Their code is incredibly Ethereum intertwined, so it wasn’t designed with multiple blockchains in mind, right now they are building Ethereum oracles, this concerns me a little bit from an architecture perspective, since it means they are rushing for their primary use case, ideally they should have tried abstracting as much as possible from the blockchain and instead following an ESB (Enterprise Service Bus) design approach, this will hurt their development in the future.

Their cron implementation isn’t time agnostic, what this means is it doesn’t take nodes in multiple timezones into considerations, some nodes will fire at different times or hours because of localized timezone adjustment, this tells me they don’t have too much production experience in this field.
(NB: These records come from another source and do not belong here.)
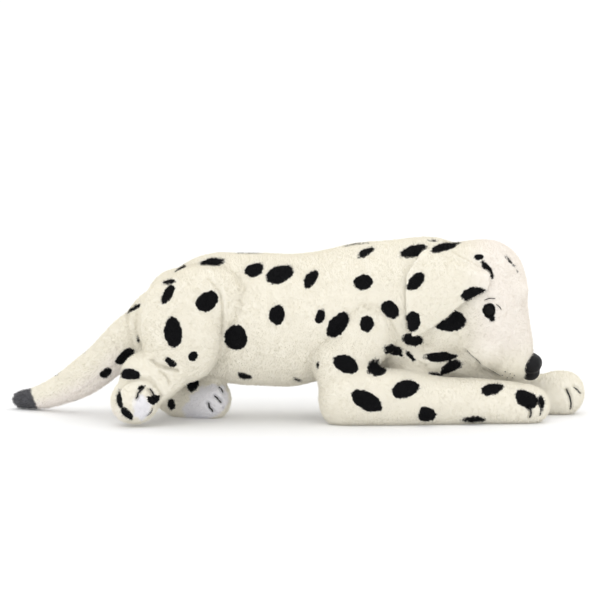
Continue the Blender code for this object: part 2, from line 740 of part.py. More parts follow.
def build():
    clear_scene()
    torso = body_empty("torso", Vector((0, 0, 0)))
    neck = body_empty("neck", NECK)
    head = body_empty("head", NECK)
    ear_root_right = Vector((EAR_FRONT.x, SPINE_Y - EAR_FRONT.y, EAR_FRONT.z))
    ear_root_left = Vector((EAR_FRONT.x, SPINE_Y + EAR_FRONT.y, EAR_FRONT.z))
    tail_socket = cutter_ball("tail_socket", TAIL_ROOT, TAIL_ROOT_RADIUS + SOCKET_PLAY)
    neck_socket = cutter_ball("neck_socket", NECK, NECK_RADIUS + SOCKET_PLAY)
    make_torso(torso, tail_socket)
    make_neck(neck)
    make_head(head, neck_socket)
    make_ear("right", -1, body_empty("ear_right", ear_root_right))
    make_ear("left", 1, body_empty("ear_left", ear_root_left))
    make_tail_root(body_empty("tail_root", TAIL_ROOT))
    make_tail(body_empty("tail", TAIL_ROOT))
    make_foreleg("right", FORELEG_RIGHT_SECTIONS, FORELEG_TOP_SEAM, body_empty("foreleg_right", ELBOW_RIGHT))
    make_foreleg("left", FORELEG_LEFT_SECTIONS, -FORELEG_TOP_SEAM, body_empty("foreleg_left", ELBOW_LEFT))
    hind_right = body_empty("hindleg_right", HIP_RIGHT)
    hind_left = body_empty("hindleg_left", HIP_LEFT)
    make_thigh("right", -1, hind_right)
    make_thigh("left", 1, hind_left)
    make_lower_leg("right", LEG_RIGHT_SECTIONS, hind_right)
    make_lower_leg("left", LEG_LEFT_SECTIONS, hind_left)


build()
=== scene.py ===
"""Looks of the plush dog: one soft spotted hide, in pieces that meet at the joints, over the CAD frame.

Lengths in the tables are millimetres in the dog's own frame: x along the dog, y from its mid plane
(minus is its right side, towards the camera) and z up from the floor.
"""
import json
import math
import random

import bmesh
import bpy
import numpy as np
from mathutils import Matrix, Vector, noise
from mathutils.bvhtree import BVHTree
from mathutils.kdtree import KDTree


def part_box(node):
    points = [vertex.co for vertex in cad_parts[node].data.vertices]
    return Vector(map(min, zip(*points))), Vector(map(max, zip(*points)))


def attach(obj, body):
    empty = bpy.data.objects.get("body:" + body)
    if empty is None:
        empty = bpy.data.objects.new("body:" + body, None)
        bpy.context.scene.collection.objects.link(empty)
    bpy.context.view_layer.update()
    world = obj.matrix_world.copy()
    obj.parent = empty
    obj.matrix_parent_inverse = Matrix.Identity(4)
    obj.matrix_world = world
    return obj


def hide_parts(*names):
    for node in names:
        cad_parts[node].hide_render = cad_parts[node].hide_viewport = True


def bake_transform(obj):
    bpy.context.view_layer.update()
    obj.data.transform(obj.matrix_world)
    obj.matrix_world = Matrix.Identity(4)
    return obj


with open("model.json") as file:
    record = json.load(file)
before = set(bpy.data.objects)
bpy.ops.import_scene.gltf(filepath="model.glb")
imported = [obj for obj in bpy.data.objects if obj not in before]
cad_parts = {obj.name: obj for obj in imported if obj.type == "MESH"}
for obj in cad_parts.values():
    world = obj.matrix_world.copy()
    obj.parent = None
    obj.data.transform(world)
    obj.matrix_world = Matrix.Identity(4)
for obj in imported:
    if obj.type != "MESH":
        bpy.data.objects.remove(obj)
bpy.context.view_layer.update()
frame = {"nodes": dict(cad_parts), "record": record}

MM = 0.001
LOW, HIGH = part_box("torso_filling")
MID = (LOW.y + HIGH.y) / 2                  # the dog's mid plane
JOINTS = {joint["name"]: joint for joint in frame["record"]["behaviour"]["joints"]}
NECK = Vector(JOINTS["neck_turn"]["pos_m"])
NECK_WAY = Vector((1, 0, 0.1)).normalized()
TAIL_ROOT = Vector(JOINTS["tail_wag"]["pos_m"])
TAIL_WAY = Vector((-0.72, 0.2, -0.66)).normalized()

VOXEL = 4.5                                 # grid that merges the soft forms
SMOOTH_PASSES = 14
SEEN_LENGTH = 0.84                          # width of the picture at the dog's mid plane, in metres
CAMERA_REACH = 3.6
CAMERA_RISE = math.radians(5)
PICTURE_CENTRE = 0.166                      # height of the picture's centre on the mid plane

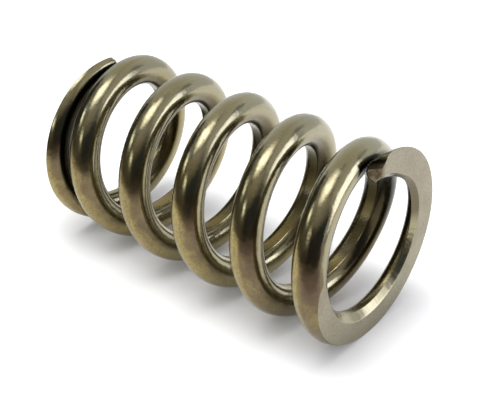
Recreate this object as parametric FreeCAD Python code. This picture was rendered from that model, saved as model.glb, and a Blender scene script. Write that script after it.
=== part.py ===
import FreeCAD, Part
import math
import os

# Heavy compression spring, cold coiled from round wire, closed and ground at both ends. It is one
# piece of wire, so it is one solid. It stands on its ground lower end. The origin is the centre of
# that face, on the axis of the coil, and +Z runs up the axis. The coil is right handed.
# All lengths are in millimetres, and angles are in degrees.

# Wire and coil
wire_diameter = 10.0
mean_diameter = 52.0
free_length = 110.5
total_turns = 6.02
inner_band_width = 3.4        # the wire is flattened this wide where it lay on the coiling mandrel
upper_tip_direction = -45.0   # where the upper wire end lies, from +X and seen from above

# Lower end of the wire. The thickness is what grinding leaves of the wire at its very end. The gap
# is how far that end lies from the next coil. The flat turns lie nearly level, and the opening
# turns after them bring the coil to its working pitch. The flare is how far the last stretch of
# wire springs outwards, and a negative one draws in.
lower_tip_thickness = 2.0
lower_tip_gap = 2.0
lower_flat_turns = 0.72
lower_opening_turns = 0.27
lower_tip_flare = -0.9
lower_flare_turns = 0.6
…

They have implemented all of their job specs, and they have implemented all of their initiators. There are some good fallbacks in terms of job spec validators and even syntax checkers.

What I don’t see anywhere though is the consensus and validation code? Right now this looks like a standalone client that simply stores the jobs and can execute them. I don’t see any p2p replication, I don’t see any transaction systems, and I don’t see their own consensus. And I hate to say it, but that’s the difficult part, they have done the easy part. Which means they are very far away from reaching their whitepaper goals.

Conclusion: It’s really good code, missing some production experience, they seem far from achieving their whitepaper goals, for now they are a standalone application that can listen to Ethereum only events and do basic HTTP requests.